On 27 December 2005 and 6 March 2006, the second and first defendants respectively issued a writ of summons against VTSB
claiming that VTSB had published a statement that is defamatory to them in VTSB’s corporate directory. VTSB has been advised
by its legal adviser that at this stage the quantum of damages cannot be determined as damages (if any) that are to be awarded
in a defamation action are to be assessed by the Court having the benefit of evidence adduced during trial.

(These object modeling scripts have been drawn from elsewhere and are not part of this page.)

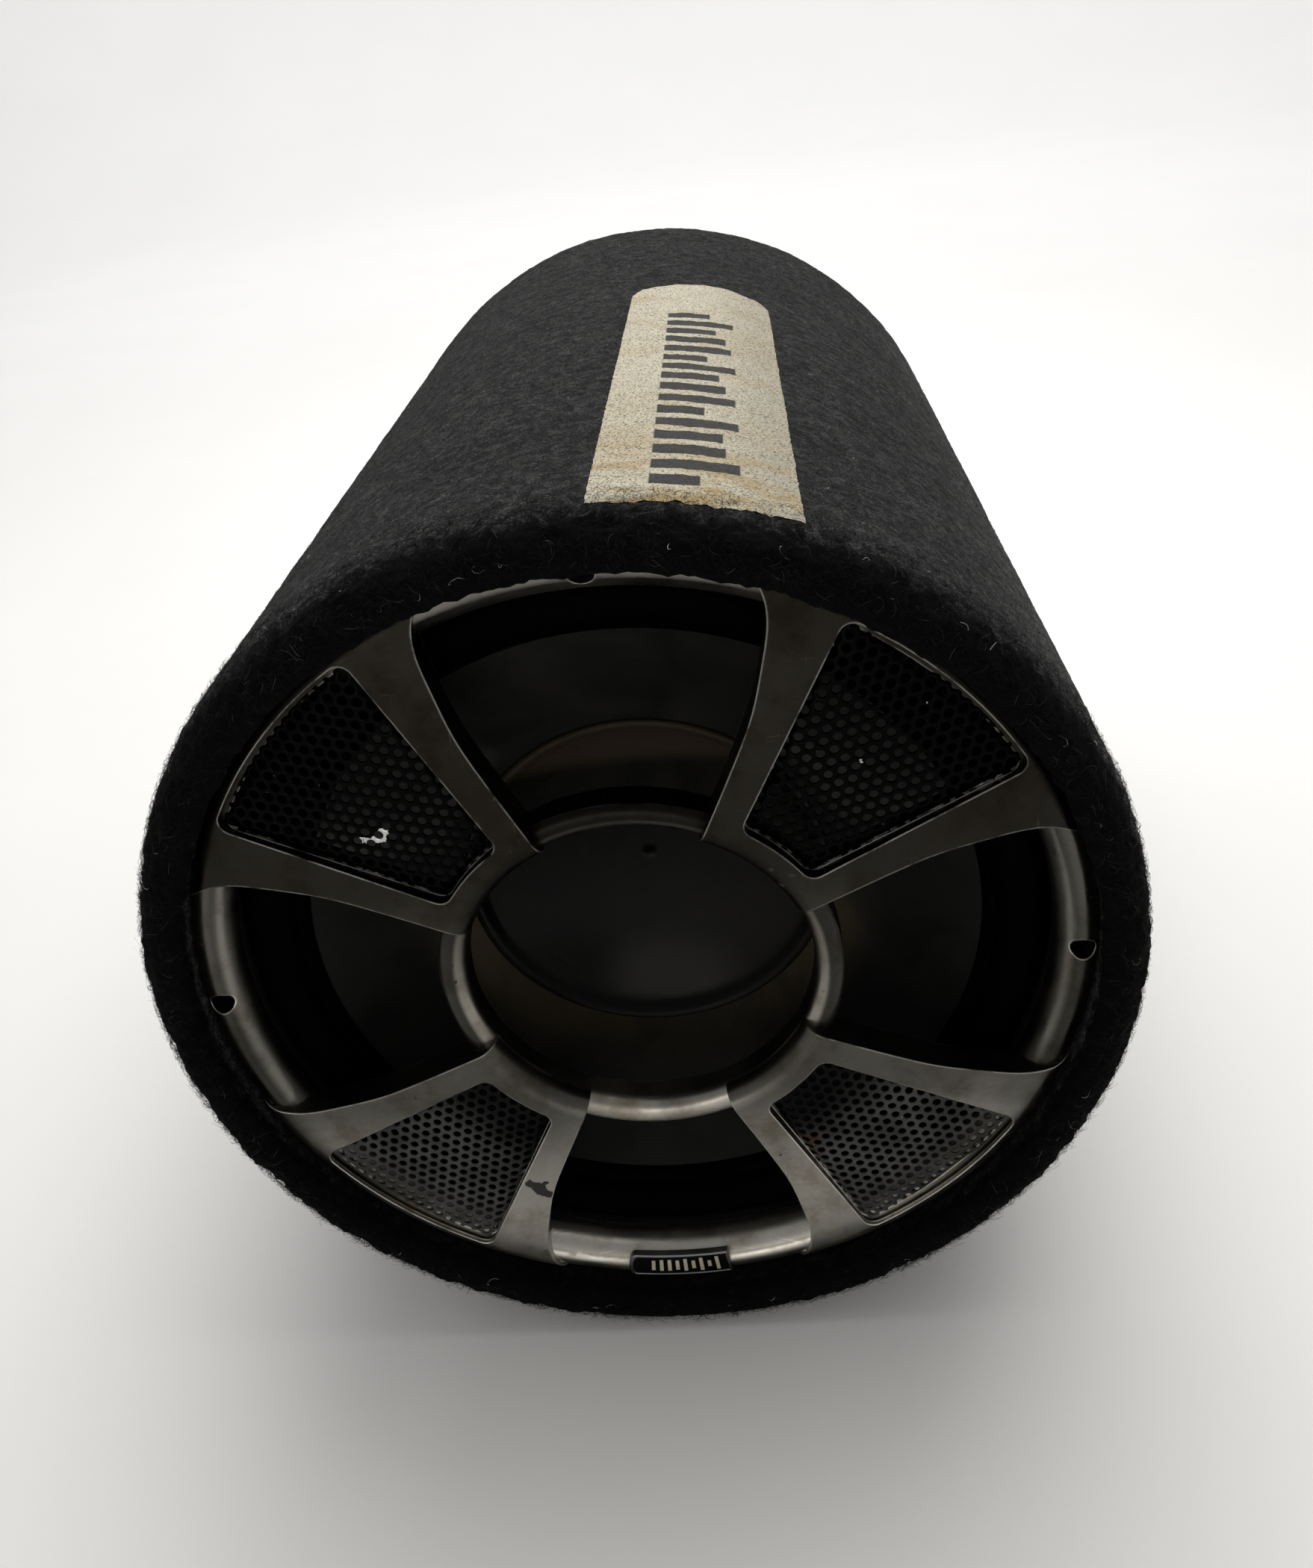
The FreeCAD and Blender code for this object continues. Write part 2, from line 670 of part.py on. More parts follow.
def terminal_cup():
    """Moulded cup: flange, recess, and a block with two wire holes and the lever cheeks."""
    face = REAR_PANEL_BACK + CARPET_T
    w, h, t = CUP_HALF_W, CUP_HALF_H, CUP_WALL
    flange = block(-46, 46, face + 0.05, face + 2.5, CUP_UP - 36, CUP_UP + 36)
    edges = [e for e in flange.Edges if abs(e.BoundBox.YLength - 2.45) < 1e-6]
    flange = flange.makeFillet(7.0, edges)
    shell = block(-w, w, CUP_FLOOR - t, face + 2.5, CUP_UP - h, CUP_UP + h)
    recess = block(t - w, w - t, CUP_FLOOR, 520, CUP_UP + t - h, CUP_UP + h - t)
    seat = block(-24, 24, CUP_FLOOR, 476, CUP_UP - 17, CUP_UP + 6)
    cheeks = []
    for x0, x1 in ((-24.0, -20.2), (-5.8, 5.8), (20.2, 24.0)):
        cheeks.append(block(x0, x1, 476, 484.5, CUP_UP - 2, CUP_UP + 6))
    cuts = [rod(1.9, 467.5, 500, x, CUP_UP - 7.0) for x in (-LEVER_X, LEVER_X)]
    pin_hole = Part.makeCylinder(
        PIVOT_R + 0.02, 60, V(-30, FRONT_Y + PIVOT_DEPTH, AXIS_Z + CUP_UP + PIVOT_UP), V(1, 0, 0)
    )
    for x in (-LEVER_X, LEVER_X):
        cuts.append(block(x - 3.05, x + 3.05, 440, 473, CUP_UP - 13.45, CUP_UP - 12.55))
    cuts += [rod(1.7, 480, 500, x, up) for x, up in cup_screw_places()]
    body = flange.fuse(shell).cut(recess)
    return fuse([body, seat] + cheeks).cut(cuts + [pin_hole])


def cup_contact(x):
    """Brass strip through the cup's floor, a solder tab behind and a clamp inside."""
    return block(x - 3.0, x + 3.0, 452, 473, CUP_UP - 13.4, CUP_UP - 12.6)


def cup_screw(x, up):
    face = REAR_PANEL_BACK + CARPET_T + 2.5
    head = Part.makeCone(2.9, 1.9, 1.8, V(x, FRONT_Y + face, AXIS_Z + up), V(0, 1, 0))
    shank = rod(1.5, face - 14, face, x, up)
    slot = block(x - 2.0, x + 2.0, face + 1.0, face + 3, up - 0.35, up + 0.35)
    return head.fuse(shank).removeSplitter().cut(slot)


def lever_pin():
    pivot = V(-23.8, FRONT_Y + PIVOT_DEPTH, AXIS_Z + CUP_UP + PIVOT_UP)
    return Part.makeCylinder(PIVOT_R - 0.02, 47.6, pivot, V(1, 0, 0))


def push_lever(x):
    """Spring lever of a push terminal: barrel on the pin, and a ribbed thumb tab."""
    half, barrel_r, reach = 7.0, 2.6, 15.0
    up = CUP_UP + PIVOT_UP
    barrel = Part.makeCylinder(
        barrel_r, 2 * half, V(x - half, FRONT_Y + PIVOT_DEPTH, AXIS_Z + up), V(1, 0, 0)
    )
    tab = block(x - half, x + half, PIVOT_DEPTH - 0.2, PIVOT_DEPTH + 2.6, up, up + reach)
    ribs = []
    for i in range(3):
        top = up + reach - 2.0 - 2.6 * i
        ribs.append(block(x - 5, x + 5, PIVOT_DEPTH + 2.5, PIVOT_DEPTH + 3.2, top - 1.0, top))
    body = fuse([barrel, tab] + ribs)
    body.rotate(V(x, FRONT_Y + PIVOT_DEPTH, AXIS_Z + up), V(1, 0, 0), -40)
    bore = Part.makeCylinder(
        PIVOT_R + 0.02, 2 * half + 2, V(x - half - 1, FRONT_Y + PIVOT_DEPTH, AXIS_Z + up), V(1, 0, 0)
    )
    return body.cut(bore)


def internal_wire(side):
    """Insulated wire from a tab of the cup to a lug of the driver's strip."""
    start = V(side * LEVER_X, FRONT_Y + 450.4, AXIS_Z + CUP_UP - 13)
    points = [
        start,
        V(side * 15.0, FRONT_Y + 425, AXIS_Z - 112),
        V(side * 22.0, FRONT_Y + 330, AXIS_Z - 122),
        V(side * 20.0, FRONT_Y + 220, AXIS_Z - 116),
        V(side * 23.0, FRONT_Y + 130, AXIS_Z - 124),
        V(side * 22.0, FRONT_Y + 95.0, AXIS_Z - 112.5),
    ]
    return bent_rod(1.4, points)


# ---------------------------------------------------------------- every node
def main():
    os.makedirs("parts", exist_ok=True)
    save("enclosure_tube", tube_body())
    save("carpet_wrap", carpet_wrap())
    save("front_baffle", front_baffle())
    save("rear_panel", rear_panel())
    save("rear_carpet", rear_carpet())
    save("damping_wadding", damping_wadding())
    save("carpet_label", carpet_label())

    save("grille_base", grille_base())
    cover = mesh_frame()
    insert = mesh_insert()
    for angle, place in zip(POD_ANGLES, POD_NAMES):
        save("mesh_frame_" + place, around(cover, angle))
        save("mesh_insert_" + place, around(insert, angle))
    save("grille_screws", Part.makeCompound(at_angles(grille_screw(), QUARTERS)))
    save("badge", badge())
    save("front_gasket", front_gasket())

    save("driver_basket", driver_basket())
    save("driver_screws", Part.makeCompound(at_angles(driver_screw(), EIGHTHS)))
    save("cone", cone())
    save("dust_cap", dust_cap())
    save("surround", surround())
    save("spider", spider())
    save("voice_coil_former", voice_coil_former())
    save("voice_coil_winding", voice_coil_winding())
    save("top_plate", top_plate())
    save("ring_magnet", ring_magnet())
    save("pole_and_back_plate", pole_and_back_plate())
    save("driver_terminal_strip", terminal_strip())
    save("tinsel_lead_left", tinsel_lead(-1))
    save("tinsel_lead_right", tinsel_lead(1))

    save("port_tube", port_tube())
    save("terminal_cup", terminal_cup())
    save("cup_contact_left", cup_contact(-LEVER_X))
    save("cup_contact_right", cup_contact(LEVER_X))
    cup_screws = [cup_screw(x, up) for x, up in cup_screw_places()]
    save("cup_screws", Part.makeCompound(cup_screws))
    save("lever_pin", lever_pin())
    save("push_lever_left", push_lever(-LEVER_X))
    save("push_lever_right", push_lever(LEVER_X))
    save("internal_wire_left", internal_wire(-1))
    save("internal_wire_right", internal_wire(1))


main()
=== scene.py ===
"""Looks of the carpeted bass tube: felt wrap, spoked grille with punched meshes, driver, rear fittings.

Everything is in metres in the CAD's frame: +Z up, the tube along Y, its grille towards -Y.
Depth is the distance behind a plane 3 mm ahead of the carpet lip; radii are about the tube's axis.
"""

from math import atan2, cos, dist, hypot, pi, radians, sin, sqrt

import bmesh
import bpy
import numpy as np
from mathutils import Matrix, Vector, noise


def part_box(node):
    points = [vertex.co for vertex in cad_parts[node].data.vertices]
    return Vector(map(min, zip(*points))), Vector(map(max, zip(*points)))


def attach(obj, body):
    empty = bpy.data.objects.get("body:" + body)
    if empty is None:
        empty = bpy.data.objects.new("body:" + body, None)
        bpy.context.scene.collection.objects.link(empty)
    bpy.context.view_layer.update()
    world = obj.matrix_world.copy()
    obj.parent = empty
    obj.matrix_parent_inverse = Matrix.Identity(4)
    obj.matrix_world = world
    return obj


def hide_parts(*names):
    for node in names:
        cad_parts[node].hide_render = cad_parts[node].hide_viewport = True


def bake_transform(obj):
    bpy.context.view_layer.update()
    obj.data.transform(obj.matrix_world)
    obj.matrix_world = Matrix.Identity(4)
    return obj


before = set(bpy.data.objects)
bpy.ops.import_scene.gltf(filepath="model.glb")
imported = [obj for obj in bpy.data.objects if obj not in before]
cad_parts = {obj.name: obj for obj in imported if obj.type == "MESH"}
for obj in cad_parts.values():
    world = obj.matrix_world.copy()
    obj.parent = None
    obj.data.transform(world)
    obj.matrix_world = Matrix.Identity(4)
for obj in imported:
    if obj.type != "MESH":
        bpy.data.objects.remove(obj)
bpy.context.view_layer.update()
MM = 0.001
RNG = np.random.default_rng(7)

wrap_low, wrap_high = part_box("carpet_wrap")
LIP_FRONT = 3 * MM
FRONT = wrap_low.y - LIP_FRONT
LENGTH = wrap_high.y - FRONT
OUTER_R = (wrap_high.x - wrap_low.x) / 2
AXIS_Z = wrap_high.z - OUTER_R
POD_ANGLES = {"upper_right": 45, "upper_left": 135, "lower_left": 225, "lower_right": 315}
BODY = "enclosure"
CONE = "cone_assembly"

# the lip's rounded front: where its crown lies, and its reach to the outer side
CROWN_R, LIP_DEPTH, LIP_RISE = OUTER_R - 10 * MM, 24 * MM, 21 * MM
# the label: its turn to the right of the top in degrees, half width, and the ends of its straight part
LABEL_TURN, LABEL_HALF, LABEL_FRONT, LABEL_BACK = 11.8, 32 * MM, 18 * MM, 295 * MM
# the rear felt's cut-outs: the port's height over the axis and radius, the cup's height and half sizes
PORT_UP, PORT_HOLE, CUP_UP, CUP_HALF = 58 * MM, 57 * MM, -92 * MM, (37 * MM, 27 * MM)


def put(name, data):
    """New object in the scene."""
    thing = bpy.data.objects.new(name, data)
    bpy.context.scene.collection.objects.link(thing)
    return thing


# ---------------------------------------------------------------- camera, light and floor
def place_camera():
    """Camera in front, above and a little to the right, looking down along the tube."""
    data = bpy.data.cameras.new("camera")
    data.sensor_width = 36.0
    data.lens = 30.38
    camera = put("camera", data)
    right = Vector((0.99338, 0.03397, -0.10967))
    up = Vector((0.07601, 0.52134, 0.84996))
    back = right.cross(up)
    turn = Matrix((right, up, back)).transposed().to_4x4()
    camera.matrix_world = Matrix.Translation((0.05105, FRONT - 0.34571, AXIS_Z + 0.29877)) @ turn
    bpy.context.scene.camera = camera


def area_light(name, place, target, size, watts, colour=(1, 1, 1)):
    data = bpy.data.lights.new(name, "AREA")
    data.shape = "RECTANGLE"
    data.size, data.size_y = size
    data.energy = watts
    data.color = colour
    turn = (Vector(target) - Vector(place)).to_track_quat("-Z", "Y").to_matrix().to_4x4()
    put(name, data).matrix_world = Matrix.Translation(place) @ turn


def light_scene():
    """One large soft light over and behind the tube, one on the backdrop, a low weak one in front."""
    area_light("key_above", (0.15, 0.30, 1.55), (0.0, 0.05, 0.0), (1.5, 1.1), 17, (1.0, 0.99, 0.965))
    area_light("backdrop_light", (0.0, 2.6, 2.5), (0.0, 3.0, 0.0), (4.4, 2.6), 66)
    area_light("low_window", (-0.16, -1.15, 0.26), (0.0, -0.2, 0.15), (0.55, 0.34), 1.1, (1.0, 0.97, 0.90))
    world = bpy.data.worlds.new("studio")
    world.use_nodes = True
    world.node_tree.nodes["Background"].inputs["Color"].default_value = (1, 0.995, 0.985, 1)
    world.node_tree.nodes["Background"].inputs["Strength"].default_value = 0.30
    bpy.context.scene.world = world
    bpy.context.scene.view_settings.view_transform = "Standard"


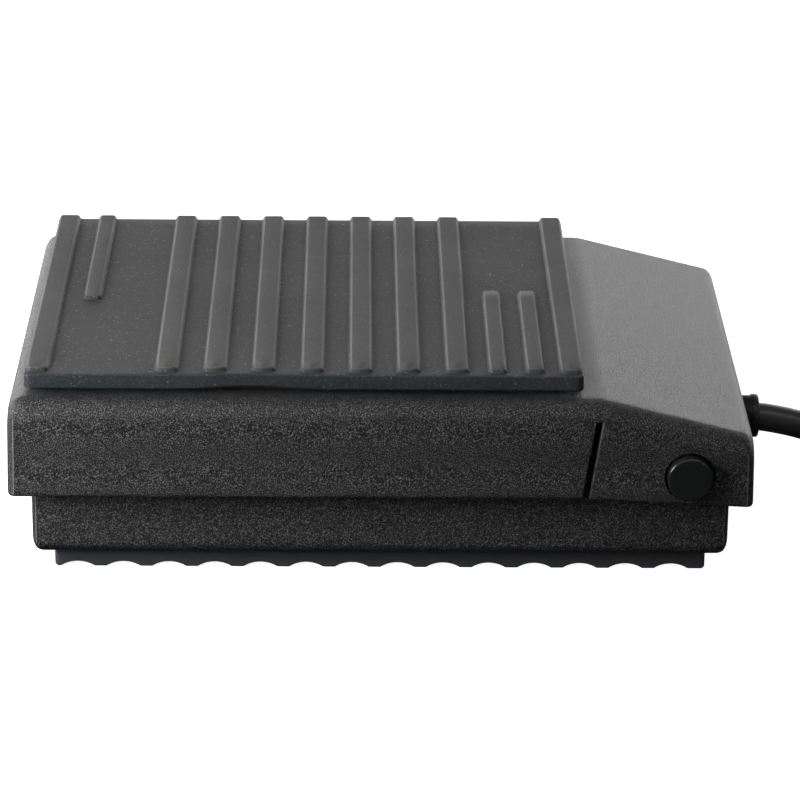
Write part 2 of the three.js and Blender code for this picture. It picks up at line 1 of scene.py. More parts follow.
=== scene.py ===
"""A sustain pedal: the detailed visual model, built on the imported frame. Metres, +Z up."""

import json
import math

import bmesh
import bpy
from mathutils import Matrix, Vector


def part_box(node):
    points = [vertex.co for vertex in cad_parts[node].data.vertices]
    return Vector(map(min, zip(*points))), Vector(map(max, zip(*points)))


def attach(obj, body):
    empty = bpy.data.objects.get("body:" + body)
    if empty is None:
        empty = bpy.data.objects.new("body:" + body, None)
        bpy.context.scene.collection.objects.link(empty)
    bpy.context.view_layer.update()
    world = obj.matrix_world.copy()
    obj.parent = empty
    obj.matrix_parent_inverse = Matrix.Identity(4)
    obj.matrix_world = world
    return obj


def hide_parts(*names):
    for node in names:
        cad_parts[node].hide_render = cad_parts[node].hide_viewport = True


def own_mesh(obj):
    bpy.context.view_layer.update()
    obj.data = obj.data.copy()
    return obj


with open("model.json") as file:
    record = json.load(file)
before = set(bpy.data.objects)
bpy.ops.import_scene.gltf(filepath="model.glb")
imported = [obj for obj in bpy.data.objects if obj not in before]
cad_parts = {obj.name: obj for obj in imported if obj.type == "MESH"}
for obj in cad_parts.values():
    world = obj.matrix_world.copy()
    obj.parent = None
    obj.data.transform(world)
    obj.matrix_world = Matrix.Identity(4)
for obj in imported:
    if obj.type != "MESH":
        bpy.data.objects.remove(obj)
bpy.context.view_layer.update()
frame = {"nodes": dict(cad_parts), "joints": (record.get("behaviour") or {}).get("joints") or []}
nodes = frame["nodes"]

SOFT_ANGLE = math.radians(35)
DRAFT = math.tan(math.radians(1))
SUPPORT = 0.0005


# ---- mesh helpers ----

def mesh_object(name, points, faces):
    mesh = bpy.data.meshes.new(name)
    mesh.from_pydata([Vector(p) for p in points], [], faces)
    mesh.validate()
    piece = bpy.data.objects.new(name, mesh)
    bpy.context.collection.objects.link(piece)
    return piece


def shade(piece, angle=SOFT_ANGLE):
    """Points every face outwards and shades all but the sharp edges smooth."""
    work = bmesh.new()
    work.from_mesh(piece.data)
    bmesh.ops.recalc_face_normals(work, faces=work.faces)
    for face in work.faces:
        face.smooth = True
    for edge in work.edges:
        edge.smooth = len(edge.link_faces) == 2 and edge.calc_face_angle() < angle
    work.to_mesh(piece.data)
    work.free()
    return piece


def loft(name, rings):
    """A closed skin over rings of equally many points, capped at both ends."""
    count = len(rings[0])
    points = [p for ring in rings for p in ring]
    faces = [tuple(reversed(range(count)))]
    for k in range(len(rings) - 1):
        for i in range(count):
            j = (i + 1) % count
            faces.append((k * count + i, k * count + j, (k + 1) * count + j, (k + 1) * count + i))
    faces.append(tuple(range((len(rings) - 1) * count, len(rings) * count)))
    return shade(mesh_object(name, points, faces))


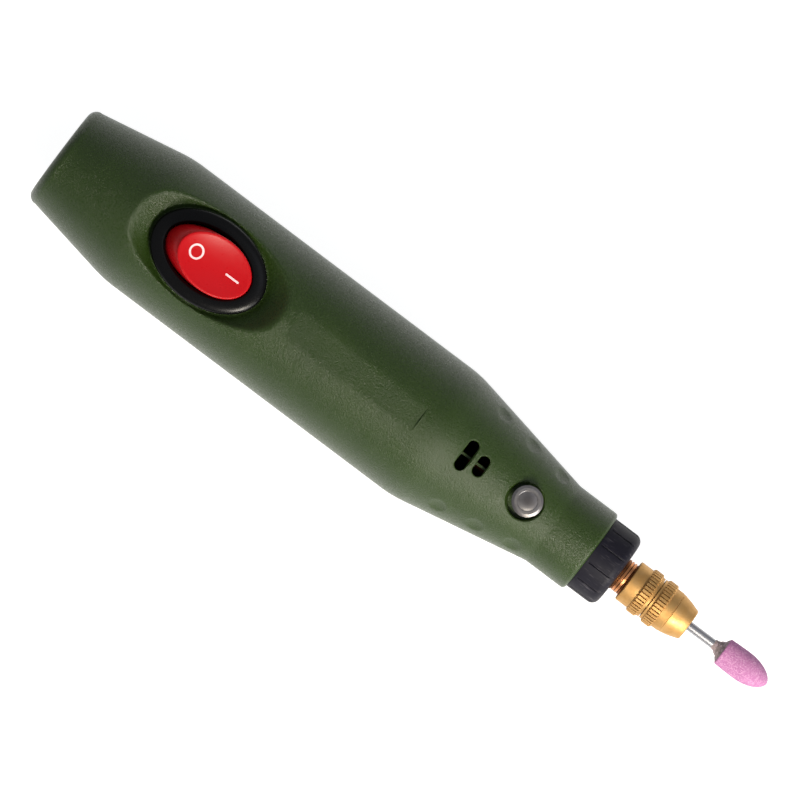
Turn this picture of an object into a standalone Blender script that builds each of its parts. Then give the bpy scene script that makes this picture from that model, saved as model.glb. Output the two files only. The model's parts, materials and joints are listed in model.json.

Accordingly, no provision for any contingent loss in respect of actual cost and expenses incurred is made in the financial
statements.
25. FINANCIAL INSTRUMENTS
Recognised Financial Instruments
The information about the extent and nature of significant recognised financial instruments is disclosed in the individual notes
associated with each item.
Unrecognised Financial Instruments
The Group and the Company do not have any unrecognised financial instruments other than the contingent liabilities as
disclosed in Note 24 to the financial statements.
Fair Values
The carrying amounts of financial assets and liabilities of the Group and the Company as at 31 December 2008 and 2007
approximate their fair values.
It is not practicable to estimate the fair values of contingent liabilities reliably due to the uncertainties of timing, cost and
eventual outcome.
26. FINANCIAL RISK MANAGEMENT
The activities of the Group expose it to certain financial risks, including currency risk, credit risk and liquidity risk. The overall
financial risk management objective of the Group is to maximise shareholders’ value by minimising the potential adverse
impacts of these risks on its financial position, performance and cash flows.
The Board of Directors explicitly assumes the responsibilities of financial risk management which is carried out mainly through
risk reviews and internal control systems.